-- begin MATERIAL PROVIDED --

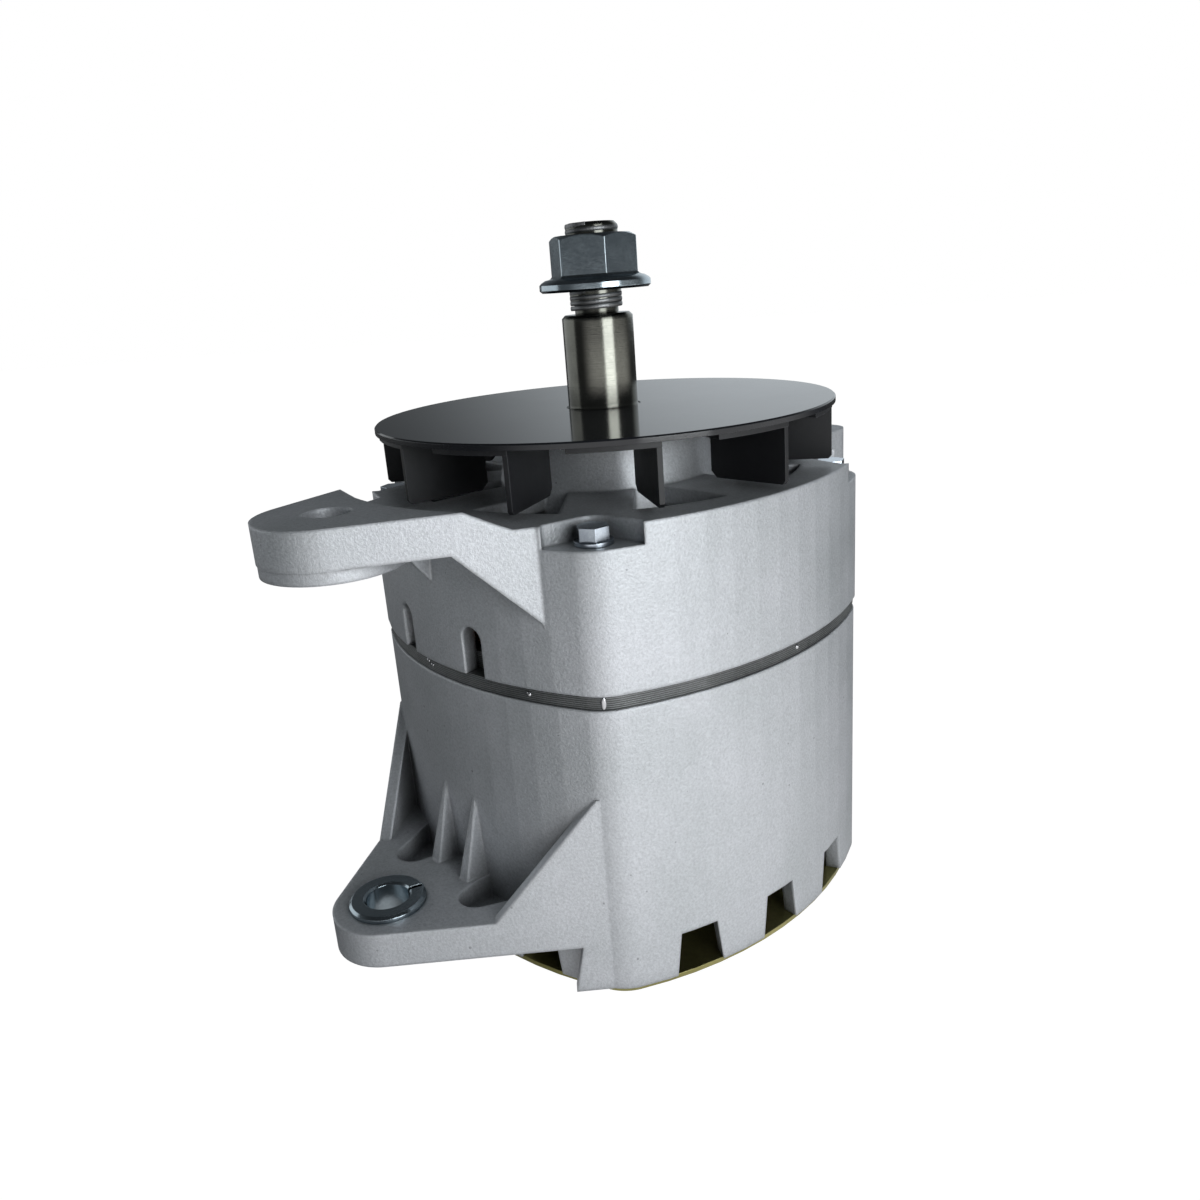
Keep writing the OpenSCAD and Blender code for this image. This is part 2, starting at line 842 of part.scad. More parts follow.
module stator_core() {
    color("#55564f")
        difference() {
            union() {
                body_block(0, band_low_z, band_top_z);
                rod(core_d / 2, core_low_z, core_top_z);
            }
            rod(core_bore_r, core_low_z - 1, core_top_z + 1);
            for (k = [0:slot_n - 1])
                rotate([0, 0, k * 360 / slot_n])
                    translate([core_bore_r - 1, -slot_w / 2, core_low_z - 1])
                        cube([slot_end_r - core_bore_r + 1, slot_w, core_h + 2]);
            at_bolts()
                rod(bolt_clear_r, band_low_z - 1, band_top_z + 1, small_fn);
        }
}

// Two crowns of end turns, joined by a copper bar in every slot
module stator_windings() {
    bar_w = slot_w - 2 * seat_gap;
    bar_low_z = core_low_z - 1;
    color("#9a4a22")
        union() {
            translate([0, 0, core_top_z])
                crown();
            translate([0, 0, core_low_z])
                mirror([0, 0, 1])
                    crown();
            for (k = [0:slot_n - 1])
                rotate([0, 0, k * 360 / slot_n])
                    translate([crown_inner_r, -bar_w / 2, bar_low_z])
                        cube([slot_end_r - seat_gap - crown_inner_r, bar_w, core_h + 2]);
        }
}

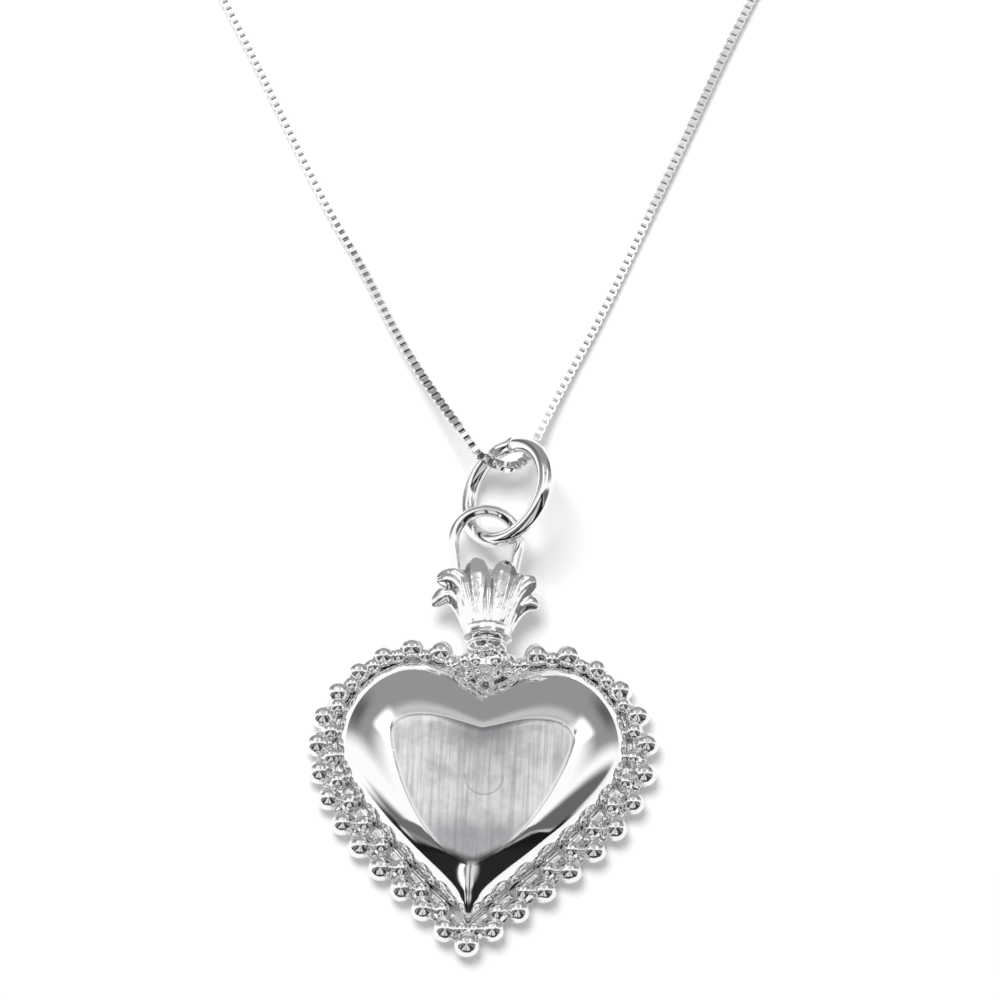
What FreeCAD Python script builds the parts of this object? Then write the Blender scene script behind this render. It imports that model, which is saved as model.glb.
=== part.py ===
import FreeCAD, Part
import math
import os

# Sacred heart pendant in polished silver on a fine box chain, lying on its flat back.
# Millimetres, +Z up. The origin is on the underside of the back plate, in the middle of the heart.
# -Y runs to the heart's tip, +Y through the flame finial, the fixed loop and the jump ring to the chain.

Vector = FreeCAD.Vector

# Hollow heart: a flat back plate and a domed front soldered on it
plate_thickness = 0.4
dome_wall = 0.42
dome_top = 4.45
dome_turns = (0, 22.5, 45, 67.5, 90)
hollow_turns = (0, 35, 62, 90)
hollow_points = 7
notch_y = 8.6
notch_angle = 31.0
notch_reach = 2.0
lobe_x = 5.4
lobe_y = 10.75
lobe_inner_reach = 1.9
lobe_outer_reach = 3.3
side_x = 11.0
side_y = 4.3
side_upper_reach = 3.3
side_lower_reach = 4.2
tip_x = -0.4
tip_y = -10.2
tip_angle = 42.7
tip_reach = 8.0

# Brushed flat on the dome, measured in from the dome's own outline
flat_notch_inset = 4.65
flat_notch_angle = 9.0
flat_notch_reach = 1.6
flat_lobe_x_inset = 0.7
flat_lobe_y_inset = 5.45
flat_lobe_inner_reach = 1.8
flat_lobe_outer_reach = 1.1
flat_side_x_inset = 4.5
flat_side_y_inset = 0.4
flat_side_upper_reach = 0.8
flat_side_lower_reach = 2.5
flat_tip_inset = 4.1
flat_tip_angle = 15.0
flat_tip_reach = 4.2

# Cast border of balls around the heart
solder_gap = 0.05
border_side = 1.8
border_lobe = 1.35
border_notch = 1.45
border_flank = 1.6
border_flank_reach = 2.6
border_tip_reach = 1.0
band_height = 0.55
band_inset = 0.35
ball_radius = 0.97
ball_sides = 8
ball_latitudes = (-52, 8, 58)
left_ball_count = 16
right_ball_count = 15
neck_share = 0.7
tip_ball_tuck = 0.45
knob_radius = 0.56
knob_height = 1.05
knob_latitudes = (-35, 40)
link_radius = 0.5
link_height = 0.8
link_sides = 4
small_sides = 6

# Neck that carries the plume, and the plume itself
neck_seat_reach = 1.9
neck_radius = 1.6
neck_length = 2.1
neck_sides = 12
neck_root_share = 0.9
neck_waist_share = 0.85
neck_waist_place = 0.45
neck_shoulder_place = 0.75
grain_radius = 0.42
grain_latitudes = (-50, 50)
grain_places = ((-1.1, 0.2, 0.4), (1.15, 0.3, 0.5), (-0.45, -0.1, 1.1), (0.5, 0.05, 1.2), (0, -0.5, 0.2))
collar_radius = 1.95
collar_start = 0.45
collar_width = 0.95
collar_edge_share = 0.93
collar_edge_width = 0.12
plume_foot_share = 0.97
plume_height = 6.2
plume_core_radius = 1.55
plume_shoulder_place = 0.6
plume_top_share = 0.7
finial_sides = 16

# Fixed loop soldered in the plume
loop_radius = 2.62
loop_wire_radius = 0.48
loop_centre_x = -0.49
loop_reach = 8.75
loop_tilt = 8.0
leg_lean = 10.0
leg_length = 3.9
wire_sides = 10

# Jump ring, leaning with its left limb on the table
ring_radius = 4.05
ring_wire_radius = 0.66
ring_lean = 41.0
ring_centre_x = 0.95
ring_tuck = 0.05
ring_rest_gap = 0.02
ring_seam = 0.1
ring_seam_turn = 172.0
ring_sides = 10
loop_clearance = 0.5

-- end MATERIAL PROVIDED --

• **THE REQUEST**
Return verbatim the lines that run from the line containing "What FreeCAD Python" through the line containing "Vector = FreeCAD.Vector", inclusive.

• **REPLY TO THE TASK**
What FreeCAD Python script builds the parts of this object? Then write the Blender scene script behind this render. It imports that model, which is saved as model.glb.
=== part.py ===
import FreeCAD, Part
import math
import os

# Sacred heart pendant in polished silver on a fine box chain, lying on its flat back.
# Millimetres, +Z up. The origin is on the underside of the back plate, in the middle of the heart.
# -Y runs to the heart's tip, +Y through the flame finial, the fixed loop and the jump ring to the chain.

Vector = FreeCAD.Vector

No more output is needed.